Rock-physics-based estimation of quartz content in the Shenhu area, South China Sea

Abstract

Estimation of quartz content (QC) is important for gas hydrate production. However, the existing methods pay more attention to estimate saturations of hydrate or free gas instead of QC. QC is difficult to be estimated because of its limited and unclear influences on velocities in the hydrate-bearing sediments. A workflow was proposed to estimate QC from core to logging to seismic inversion whose core technologies were an unconsolidated anisotropic model (UAM) and an inverse modeling approach. We used the UAM to construct the quantitative relationships between physical properties including QC and velocity. Then, the velocities of the reservoirs were obtained by logging-constrained seismic inversion. Finally, QC can be scaled by the inverse modeling of the UAM. To build the UAM, we analyzed the physical properties of hydrate reservoirs based on the cores and logging while drilling (LWD) data in the Shenhu area, South China Sea, and characterized unconsolidated sediments with horizontally layered hydrates and gas occurrences. The calculated P-velocities and S-velocities from the UAM agreed with the LWD data when the input variables were QC, porosity, hydrate saturation, and gas saturation.
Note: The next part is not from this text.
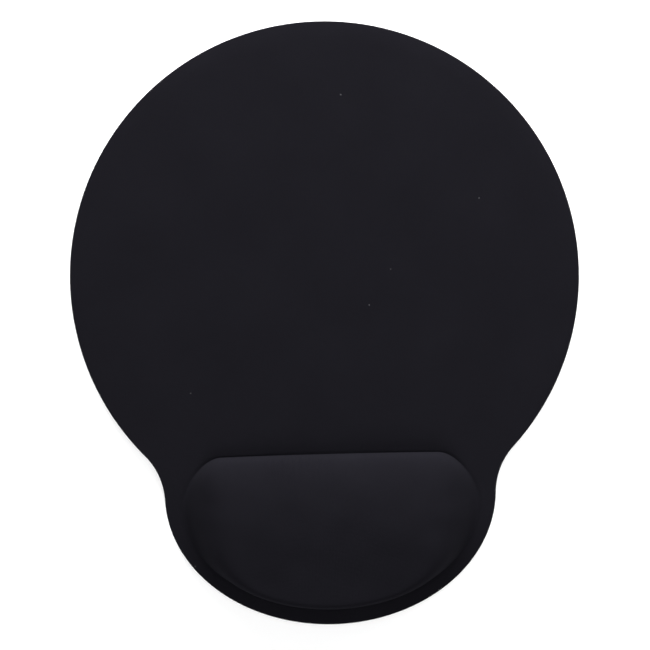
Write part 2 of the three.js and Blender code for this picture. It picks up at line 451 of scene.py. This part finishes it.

Conversely, for a group of P-velocity and S-velocity from seismic inversion, the corresponding QC can be scaled out as well as the other parameters based on the UAM, which was defined as an inverse modeling. Because the significant parameters such as hydrate saturation have been considered as independent variables in the model, we can effectively avoid the correlation between QC and the others. Prediction multiplicity can be reduced. The estimated QC was consistent with the drilling and geological understanding in the field application, indicating that the method proposed is effective and practical.